The right to health enshrined by WHO guarantees the right tohave access to the highest available standard of health”. However, the ability to deliver primary health services depends on systems of governance and infrastructure that would be severely challenged under conditions of 4-6°C global warming. The Lancet Commission on health and climate change predicts that ‘public health systems around the world would be damaged, some to the point of collapse’ if such a level of warming were to occur. Yet this level of warming is built into energy industry forecasts of future fossil fuel use (see below).

Ahead of COP21 in Paris in December, 156 governments have submitted their intended nationally determined contributions (INDCs) to cut carbon emissions. The UN has estimated that adhering to these commitments will put the world on a trajectory towards 2.7°C global warming by the end of this century. Meanwhile, the International Energy Agency (IEA), Statoil, BP and ExxonMobil have forecast fossil fuel use up to 2040, and anticipate that consumption of fossil fuels will exceed the INDC predicted emissions by over 100GtCO2, enough to put the world on a trajectory towards 4-6°C global warming by 2100.

This is why the divestment movement calls on investors to pledge to end investments in the top-200 fossil fuel companies. Divestment is a moral statement—that it is wrong to profit from an industry that is endangering the health of people the world over, in particular the health of those in countries least responsible for historic carbon emissions. Further to this, a statement of intent to divest sends a clear signal to markets and governments that the urgency and scale of the transition to clean energy is incompatible with industry plans to continue, even to expand, fossil fuel consumption.  Divestment has a strong track record as an effective tool to influence policy actors by reducing their moral and social license to operate, having previously led to action to end apartheid and regulation of tobacco. Of these movements, the fossil fuel divestment movement is the fastest growing in history thanks to its ability to unite people around a global-level social injustice, and a genuine financial risk.

The divestment movement was inspired by the work of financial analysts in London who identified the potential for “stranded assets” if a binding global commitment to limit emissions to a 2°C scenario is agreed.
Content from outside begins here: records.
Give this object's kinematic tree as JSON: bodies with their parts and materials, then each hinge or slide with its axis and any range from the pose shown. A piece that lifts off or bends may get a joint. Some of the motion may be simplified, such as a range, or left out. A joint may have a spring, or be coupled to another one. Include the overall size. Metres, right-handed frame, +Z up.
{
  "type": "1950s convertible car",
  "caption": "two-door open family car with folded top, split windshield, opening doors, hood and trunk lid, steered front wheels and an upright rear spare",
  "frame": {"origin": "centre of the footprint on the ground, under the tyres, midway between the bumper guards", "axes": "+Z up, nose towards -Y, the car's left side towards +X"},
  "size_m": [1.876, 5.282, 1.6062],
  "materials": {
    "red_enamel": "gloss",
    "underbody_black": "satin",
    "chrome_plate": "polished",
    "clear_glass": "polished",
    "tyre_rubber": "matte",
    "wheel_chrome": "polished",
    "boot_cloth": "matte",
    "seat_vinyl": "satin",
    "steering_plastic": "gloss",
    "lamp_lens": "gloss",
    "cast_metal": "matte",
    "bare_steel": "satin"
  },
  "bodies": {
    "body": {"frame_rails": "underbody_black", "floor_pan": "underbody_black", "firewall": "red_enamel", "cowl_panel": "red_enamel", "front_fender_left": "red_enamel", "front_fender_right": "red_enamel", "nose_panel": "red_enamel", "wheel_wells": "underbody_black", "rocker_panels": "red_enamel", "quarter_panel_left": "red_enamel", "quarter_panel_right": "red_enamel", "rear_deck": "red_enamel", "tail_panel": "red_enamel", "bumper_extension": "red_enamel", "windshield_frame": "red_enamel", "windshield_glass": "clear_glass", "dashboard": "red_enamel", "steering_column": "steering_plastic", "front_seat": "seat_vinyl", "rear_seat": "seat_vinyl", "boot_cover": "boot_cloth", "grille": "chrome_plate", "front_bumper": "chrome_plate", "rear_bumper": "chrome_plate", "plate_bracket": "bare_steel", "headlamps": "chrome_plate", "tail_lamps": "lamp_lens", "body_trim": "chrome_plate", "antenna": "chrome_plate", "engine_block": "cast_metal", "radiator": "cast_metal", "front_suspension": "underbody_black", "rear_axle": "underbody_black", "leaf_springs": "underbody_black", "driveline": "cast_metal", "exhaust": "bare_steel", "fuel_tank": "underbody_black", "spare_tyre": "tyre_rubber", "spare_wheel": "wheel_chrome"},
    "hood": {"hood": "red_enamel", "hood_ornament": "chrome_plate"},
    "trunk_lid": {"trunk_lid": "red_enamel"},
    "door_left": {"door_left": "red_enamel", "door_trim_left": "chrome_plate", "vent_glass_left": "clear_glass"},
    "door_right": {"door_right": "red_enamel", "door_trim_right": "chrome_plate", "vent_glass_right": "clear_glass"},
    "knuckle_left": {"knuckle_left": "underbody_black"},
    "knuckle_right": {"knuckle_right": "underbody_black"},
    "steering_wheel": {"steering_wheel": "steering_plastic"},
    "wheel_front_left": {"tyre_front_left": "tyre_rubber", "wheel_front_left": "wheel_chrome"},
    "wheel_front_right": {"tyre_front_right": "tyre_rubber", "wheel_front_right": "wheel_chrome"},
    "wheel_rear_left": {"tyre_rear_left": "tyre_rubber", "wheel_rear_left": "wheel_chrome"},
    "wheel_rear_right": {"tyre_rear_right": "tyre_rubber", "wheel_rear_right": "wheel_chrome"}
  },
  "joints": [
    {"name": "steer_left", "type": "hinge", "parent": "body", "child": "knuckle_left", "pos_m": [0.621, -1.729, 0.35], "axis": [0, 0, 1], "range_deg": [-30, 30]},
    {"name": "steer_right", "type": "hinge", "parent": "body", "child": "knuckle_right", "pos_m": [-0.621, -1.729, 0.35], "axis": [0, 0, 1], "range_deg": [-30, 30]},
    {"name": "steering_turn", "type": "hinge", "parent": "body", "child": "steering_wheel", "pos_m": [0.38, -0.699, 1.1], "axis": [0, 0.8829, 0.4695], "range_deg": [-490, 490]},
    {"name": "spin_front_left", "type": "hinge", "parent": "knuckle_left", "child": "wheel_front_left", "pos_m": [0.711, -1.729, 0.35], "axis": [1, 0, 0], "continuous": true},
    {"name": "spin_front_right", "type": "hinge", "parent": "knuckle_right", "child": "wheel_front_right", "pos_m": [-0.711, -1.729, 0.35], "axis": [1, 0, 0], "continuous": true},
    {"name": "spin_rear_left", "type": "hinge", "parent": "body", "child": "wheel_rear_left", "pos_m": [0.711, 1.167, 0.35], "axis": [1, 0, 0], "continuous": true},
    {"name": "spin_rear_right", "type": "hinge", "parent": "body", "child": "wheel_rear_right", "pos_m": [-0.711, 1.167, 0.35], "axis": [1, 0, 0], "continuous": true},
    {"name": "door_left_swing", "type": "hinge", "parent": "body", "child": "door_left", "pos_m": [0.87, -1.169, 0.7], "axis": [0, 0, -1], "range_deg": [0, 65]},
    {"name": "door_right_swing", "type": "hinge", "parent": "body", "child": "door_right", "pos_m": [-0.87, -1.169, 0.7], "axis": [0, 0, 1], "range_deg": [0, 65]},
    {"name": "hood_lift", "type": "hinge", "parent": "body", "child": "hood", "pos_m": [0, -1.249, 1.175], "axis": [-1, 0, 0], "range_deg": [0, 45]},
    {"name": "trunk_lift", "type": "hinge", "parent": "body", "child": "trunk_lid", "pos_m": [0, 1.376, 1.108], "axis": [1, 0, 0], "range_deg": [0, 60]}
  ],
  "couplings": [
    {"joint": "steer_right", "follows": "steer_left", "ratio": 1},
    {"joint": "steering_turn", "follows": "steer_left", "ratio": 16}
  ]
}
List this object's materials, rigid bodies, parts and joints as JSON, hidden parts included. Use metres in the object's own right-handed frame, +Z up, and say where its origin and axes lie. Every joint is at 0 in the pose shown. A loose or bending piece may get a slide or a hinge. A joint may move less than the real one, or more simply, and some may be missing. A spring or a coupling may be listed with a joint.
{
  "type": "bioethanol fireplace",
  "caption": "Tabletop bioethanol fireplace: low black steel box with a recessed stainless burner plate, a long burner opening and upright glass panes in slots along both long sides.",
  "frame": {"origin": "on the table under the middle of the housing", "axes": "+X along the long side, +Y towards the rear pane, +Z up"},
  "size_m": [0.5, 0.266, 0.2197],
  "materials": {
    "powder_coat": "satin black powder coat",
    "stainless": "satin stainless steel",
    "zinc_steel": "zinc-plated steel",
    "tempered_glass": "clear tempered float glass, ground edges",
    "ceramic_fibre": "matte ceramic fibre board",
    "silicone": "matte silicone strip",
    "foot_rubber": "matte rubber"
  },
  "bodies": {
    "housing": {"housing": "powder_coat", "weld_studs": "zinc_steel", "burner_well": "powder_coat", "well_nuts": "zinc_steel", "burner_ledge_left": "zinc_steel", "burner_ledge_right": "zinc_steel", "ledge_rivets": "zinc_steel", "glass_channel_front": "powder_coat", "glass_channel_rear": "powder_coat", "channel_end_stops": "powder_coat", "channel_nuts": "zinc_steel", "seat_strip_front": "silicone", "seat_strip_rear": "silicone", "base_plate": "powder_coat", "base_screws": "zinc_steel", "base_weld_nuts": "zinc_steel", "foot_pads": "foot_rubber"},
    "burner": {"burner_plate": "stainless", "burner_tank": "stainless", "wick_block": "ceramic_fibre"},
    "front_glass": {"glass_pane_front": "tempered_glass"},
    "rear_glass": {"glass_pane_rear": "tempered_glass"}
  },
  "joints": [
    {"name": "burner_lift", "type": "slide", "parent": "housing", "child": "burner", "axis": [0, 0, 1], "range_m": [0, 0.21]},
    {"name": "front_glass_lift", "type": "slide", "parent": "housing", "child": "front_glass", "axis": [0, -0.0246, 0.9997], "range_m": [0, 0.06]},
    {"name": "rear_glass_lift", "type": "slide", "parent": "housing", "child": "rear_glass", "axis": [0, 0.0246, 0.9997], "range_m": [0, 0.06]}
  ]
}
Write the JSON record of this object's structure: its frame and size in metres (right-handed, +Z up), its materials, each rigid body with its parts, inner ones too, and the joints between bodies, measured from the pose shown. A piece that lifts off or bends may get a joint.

Such a commitment would necessitate leaving 80% of existing fossil fuel reserves in the ground. These are fossil fuel assets that will cease to be economically viable if the transition to low-carbon energy continues on its current trajectory, or accelerates. Even in the absence of a binding agreement coal mining, arctic oil exploration and tar sands projects are rapidly becoming the first stranded assets, with President Obama’s recent rejection of the Keystone XL tar-sands pipeline a prescient example. Meanwhile 90% of the 156 nations who have submitted INDCs are prioritising growth of renewables. In 2015 the fossil fuel industry received direct and indirect subsidies of around $5.3 trillion globally; if governments were to move these subsidies to renewables many more fossil fuel assets would become “stranded”.

The divestment movement has empowered individuals and investors to go beyond attempts to influence demand for fossil fuels; rather, people can directly influence fossil fuel supply and the structural drivers of climate change, challenging the systems that lock us into fossil fuel dependency. Further to this, by ultimately reducing investor confidence, divestment reduces the industry’s capacity to undermine climate science and misinform the public.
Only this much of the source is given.